Ce phénomène nous touche personnellement : au hasard d’une expression nous pouvons faire émerger une parole ou un symbole issus du vieux fond biblique. Si certaines sont plus littéraires, le bras armé d’Abraham (Gn22,1-19) ou pauvre comme Job (Jb),ou historiques, vieux comme Mathusalem (Gn 5,27), la marque de Caïn (Gn4,15), en revanche d’autres sont tellement intégrées dans le langage courant que leur origine biblique s’est perdue, pour une bouchée de pain (Pro 28,19), comprenne qui pourra (Mt 19,12), ou blanc comme neige (Ps 51,9).

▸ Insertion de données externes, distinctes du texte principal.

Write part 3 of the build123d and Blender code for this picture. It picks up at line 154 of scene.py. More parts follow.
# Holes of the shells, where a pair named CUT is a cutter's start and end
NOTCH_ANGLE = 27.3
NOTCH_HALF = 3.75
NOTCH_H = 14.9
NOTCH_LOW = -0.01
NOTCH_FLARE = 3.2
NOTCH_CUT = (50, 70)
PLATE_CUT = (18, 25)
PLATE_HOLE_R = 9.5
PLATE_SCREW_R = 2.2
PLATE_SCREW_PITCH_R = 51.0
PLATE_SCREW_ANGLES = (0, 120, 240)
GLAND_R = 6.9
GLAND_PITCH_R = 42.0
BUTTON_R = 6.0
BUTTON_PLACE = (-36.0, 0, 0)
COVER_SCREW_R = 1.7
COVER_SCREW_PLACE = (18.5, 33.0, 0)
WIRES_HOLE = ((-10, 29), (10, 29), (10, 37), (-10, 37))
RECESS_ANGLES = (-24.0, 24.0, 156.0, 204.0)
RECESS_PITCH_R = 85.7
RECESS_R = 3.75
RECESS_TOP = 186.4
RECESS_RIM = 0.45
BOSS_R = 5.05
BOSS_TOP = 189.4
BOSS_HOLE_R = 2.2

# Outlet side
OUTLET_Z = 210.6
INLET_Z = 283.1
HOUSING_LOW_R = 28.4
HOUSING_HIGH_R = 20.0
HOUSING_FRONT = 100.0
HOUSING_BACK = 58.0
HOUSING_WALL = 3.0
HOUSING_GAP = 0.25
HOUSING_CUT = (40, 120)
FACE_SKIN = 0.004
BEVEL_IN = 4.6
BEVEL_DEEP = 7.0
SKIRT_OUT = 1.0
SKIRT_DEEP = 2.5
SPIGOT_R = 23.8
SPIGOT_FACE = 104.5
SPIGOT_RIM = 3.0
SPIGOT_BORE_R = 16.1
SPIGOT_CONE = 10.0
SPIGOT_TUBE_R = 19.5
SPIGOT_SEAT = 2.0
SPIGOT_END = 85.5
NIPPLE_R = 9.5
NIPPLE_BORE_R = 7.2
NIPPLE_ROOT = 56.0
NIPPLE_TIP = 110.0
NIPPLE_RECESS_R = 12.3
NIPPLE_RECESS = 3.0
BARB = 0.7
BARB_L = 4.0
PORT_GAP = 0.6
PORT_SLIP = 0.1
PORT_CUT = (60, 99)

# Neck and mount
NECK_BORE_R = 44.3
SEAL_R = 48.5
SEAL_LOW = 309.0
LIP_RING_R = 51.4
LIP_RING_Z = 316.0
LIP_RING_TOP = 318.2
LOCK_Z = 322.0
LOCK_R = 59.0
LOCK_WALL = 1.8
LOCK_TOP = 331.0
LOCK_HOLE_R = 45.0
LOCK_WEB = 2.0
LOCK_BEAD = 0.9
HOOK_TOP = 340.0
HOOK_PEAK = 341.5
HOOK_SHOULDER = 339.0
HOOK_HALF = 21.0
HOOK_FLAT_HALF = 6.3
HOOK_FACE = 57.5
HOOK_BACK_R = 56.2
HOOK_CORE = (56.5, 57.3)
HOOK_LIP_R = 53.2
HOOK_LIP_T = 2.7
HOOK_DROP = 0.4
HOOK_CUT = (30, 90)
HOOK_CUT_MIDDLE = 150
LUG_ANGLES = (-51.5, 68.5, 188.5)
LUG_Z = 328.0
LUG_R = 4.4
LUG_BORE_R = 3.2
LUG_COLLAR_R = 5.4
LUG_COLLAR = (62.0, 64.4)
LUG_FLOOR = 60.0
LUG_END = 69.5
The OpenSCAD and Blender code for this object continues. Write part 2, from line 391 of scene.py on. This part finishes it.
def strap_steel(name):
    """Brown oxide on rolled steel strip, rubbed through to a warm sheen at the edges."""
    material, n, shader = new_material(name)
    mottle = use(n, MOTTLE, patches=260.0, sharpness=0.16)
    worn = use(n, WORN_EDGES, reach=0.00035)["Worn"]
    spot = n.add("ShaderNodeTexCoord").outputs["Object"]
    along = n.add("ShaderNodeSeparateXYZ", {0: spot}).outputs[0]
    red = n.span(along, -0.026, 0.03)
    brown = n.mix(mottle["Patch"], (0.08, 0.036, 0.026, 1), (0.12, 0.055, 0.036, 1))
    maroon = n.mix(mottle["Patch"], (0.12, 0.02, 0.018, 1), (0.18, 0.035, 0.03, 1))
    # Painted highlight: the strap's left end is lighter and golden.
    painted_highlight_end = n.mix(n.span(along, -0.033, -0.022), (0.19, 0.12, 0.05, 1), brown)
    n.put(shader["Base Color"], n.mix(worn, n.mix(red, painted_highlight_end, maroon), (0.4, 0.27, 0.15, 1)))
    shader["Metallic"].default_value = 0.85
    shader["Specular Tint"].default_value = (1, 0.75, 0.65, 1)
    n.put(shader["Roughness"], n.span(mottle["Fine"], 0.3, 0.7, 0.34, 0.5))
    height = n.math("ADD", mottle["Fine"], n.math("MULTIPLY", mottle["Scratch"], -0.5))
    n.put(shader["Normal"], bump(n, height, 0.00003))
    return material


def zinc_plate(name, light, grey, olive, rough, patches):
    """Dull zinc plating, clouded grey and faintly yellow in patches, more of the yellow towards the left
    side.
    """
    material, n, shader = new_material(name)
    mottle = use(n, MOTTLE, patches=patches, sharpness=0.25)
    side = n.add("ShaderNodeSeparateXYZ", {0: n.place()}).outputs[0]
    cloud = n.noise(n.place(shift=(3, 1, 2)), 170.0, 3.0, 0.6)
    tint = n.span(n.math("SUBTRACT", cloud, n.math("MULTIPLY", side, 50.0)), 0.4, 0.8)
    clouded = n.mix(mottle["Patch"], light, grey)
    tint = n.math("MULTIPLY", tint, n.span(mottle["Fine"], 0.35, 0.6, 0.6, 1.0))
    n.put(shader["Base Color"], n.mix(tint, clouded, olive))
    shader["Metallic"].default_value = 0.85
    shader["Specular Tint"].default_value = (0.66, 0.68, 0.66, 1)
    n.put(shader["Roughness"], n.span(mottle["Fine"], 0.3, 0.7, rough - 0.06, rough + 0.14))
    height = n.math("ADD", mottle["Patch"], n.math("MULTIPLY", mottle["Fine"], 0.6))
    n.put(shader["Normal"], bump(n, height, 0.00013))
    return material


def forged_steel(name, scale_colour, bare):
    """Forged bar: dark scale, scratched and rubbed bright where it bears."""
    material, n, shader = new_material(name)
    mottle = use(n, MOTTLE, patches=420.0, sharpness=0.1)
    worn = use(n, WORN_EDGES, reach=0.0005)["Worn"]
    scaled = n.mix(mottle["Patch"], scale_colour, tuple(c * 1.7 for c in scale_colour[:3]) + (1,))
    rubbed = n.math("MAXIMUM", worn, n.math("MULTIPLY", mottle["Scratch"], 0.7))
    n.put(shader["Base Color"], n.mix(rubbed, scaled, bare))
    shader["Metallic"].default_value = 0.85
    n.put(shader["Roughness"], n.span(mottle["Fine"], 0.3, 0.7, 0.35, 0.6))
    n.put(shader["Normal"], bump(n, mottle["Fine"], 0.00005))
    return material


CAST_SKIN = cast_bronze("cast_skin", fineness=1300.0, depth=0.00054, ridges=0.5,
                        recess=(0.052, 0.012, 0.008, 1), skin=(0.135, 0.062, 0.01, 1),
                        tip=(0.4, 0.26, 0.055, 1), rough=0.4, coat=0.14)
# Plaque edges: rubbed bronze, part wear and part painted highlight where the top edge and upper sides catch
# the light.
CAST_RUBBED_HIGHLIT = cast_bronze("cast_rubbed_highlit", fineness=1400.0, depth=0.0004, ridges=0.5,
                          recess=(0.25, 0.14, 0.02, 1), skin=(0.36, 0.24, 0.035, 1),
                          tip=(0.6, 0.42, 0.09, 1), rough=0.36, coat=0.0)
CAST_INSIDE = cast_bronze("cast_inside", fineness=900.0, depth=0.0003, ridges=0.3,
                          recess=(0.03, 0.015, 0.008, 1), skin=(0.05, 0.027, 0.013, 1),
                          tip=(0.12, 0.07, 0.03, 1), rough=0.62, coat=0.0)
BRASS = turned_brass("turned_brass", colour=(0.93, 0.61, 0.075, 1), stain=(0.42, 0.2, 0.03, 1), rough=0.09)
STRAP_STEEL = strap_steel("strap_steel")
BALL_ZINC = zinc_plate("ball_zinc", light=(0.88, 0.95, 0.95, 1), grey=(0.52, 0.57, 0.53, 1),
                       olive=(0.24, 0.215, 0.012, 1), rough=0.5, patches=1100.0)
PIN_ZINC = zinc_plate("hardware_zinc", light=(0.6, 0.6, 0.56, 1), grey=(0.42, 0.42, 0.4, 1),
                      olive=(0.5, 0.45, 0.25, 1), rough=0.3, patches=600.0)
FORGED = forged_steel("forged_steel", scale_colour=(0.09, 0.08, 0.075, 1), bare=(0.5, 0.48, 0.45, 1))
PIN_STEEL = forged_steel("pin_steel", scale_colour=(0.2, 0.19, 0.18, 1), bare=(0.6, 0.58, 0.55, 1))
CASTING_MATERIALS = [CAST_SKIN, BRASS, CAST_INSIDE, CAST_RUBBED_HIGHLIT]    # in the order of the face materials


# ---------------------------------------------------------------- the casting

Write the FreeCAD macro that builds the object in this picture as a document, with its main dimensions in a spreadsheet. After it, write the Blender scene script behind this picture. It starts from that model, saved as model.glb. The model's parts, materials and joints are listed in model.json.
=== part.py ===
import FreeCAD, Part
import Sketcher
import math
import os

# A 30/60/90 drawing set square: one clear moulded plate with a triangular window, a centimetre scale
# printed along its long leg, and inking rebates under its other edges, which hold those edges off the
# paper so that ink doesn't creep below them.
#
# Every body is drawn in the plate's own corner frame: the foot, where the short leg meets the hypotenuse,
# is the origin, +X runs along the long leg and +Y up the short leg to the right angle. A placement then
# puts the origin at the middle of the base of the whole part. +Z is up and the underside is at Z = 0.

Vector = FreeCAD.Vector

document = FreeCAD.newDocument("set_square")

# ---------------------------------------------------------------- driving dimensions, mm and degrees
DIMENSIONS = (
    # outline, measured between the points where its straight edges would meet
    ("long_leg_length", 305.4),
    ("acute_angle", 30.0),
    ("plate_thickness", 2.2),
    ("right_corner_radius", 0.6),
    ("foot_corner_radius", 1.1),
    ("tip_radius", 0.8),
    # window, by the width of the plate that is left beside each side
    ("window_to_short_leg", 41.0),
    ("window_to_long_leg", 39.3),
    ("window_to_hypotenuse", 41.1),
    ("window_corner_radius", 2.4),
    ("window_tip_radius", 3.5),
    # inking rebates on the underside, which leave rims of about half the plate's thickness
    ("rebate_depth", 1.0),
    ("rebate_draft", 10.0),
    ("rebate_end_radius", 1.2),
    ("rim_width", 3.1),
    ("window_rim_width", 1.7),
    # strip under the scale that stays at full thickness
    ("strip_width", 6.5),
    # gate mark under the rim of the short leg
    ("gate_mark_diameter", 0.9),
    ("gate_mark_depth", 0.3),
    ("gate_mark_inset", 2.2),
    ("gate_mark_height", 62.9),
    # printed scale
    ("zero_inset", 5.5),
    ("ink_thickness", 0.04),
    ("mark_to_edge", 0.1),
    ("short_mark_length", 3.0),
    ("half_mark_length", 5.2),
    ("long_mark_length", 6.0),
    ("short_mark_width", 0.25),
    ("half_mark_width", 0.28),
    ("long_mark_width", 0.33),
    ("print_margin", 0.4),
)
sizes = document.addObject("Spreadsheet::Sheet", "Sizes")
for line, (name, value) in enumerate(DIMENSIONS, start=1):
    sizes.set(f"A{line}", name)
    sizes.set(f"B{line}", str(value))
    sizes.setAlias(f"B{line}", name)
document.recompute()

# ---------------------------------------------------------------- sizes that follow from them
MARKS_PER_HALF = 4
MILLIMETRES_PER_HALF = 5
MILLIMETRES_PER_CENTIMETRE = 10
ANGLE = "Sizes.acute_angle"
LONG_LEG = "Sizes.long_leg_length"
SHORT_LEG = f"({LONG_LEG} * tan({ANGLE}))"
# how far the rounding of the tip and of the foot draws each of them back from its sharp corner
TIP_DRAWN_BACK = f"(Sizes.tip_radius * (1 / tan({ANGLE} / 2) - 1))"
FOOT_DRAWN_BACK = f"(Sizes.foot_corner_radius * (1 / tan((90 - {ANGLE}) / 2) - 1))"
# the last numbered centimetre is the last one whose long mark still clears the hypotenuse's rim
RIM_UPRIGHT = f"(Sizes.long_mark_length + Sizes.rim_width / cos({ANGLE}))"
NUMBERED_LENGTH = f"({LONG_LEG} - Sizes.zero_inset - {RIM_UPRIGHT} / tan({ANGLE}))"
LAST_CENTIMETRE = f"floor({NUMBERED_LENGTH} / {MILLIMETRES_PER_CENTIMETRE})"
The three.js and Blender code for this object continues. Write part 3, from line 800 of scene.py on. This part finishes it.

La publicité joue sur ce fond commun culturel détourné et parodié mais toujours instrumentalisé. Il n’est pas rare de voir Adam et Ève, Moïse, Dieu, le paradis originel, les dix commandements ou la cène, servir de supports à la mise en avant de tel ou tel produit marchand. Des versets bibliques sont mêmes cités à l’appui mais de manière déformée ou tronquée, « Paix sur la terre », « Rendez à César.. », « Heureux ». Ces détournements provoquent parfois la colère, les cènes vantant la nouvelle Golf de Volkswagen ou les vêtements de Marithé et François Girbaud ont été interdites à la suite de procès.
Depuis longtemps, la caricature s’est inspirée des thèmes bibliques. Au moment de la Réforme étaient distribuées des gravures sur bois visant à décrédibiliser l’une ou l’autre confession : elles jouaient sur l’opposition entre le vice et la vertu comme la présentation des deux églises dans la vigne du Seigneur (Erhard Schön) ou sur celle de la loi et de la grâce (Lucas Cranach). De nos jours, cette veine est poursuivie à sa manière par Plantu : dans le journal le Monde, il prend souvent appui sur la Bible pour dénoncer avec humour des situations problématiques.
Dans la suite de la Biblia paupera médiévale, Jean Effel en 1953 a créé une bande dessinée sur La création du monde tandis que David Ratte après avoir évoqué Alphée et Jonas, termine son Voyage des pères sur la figure de Simon.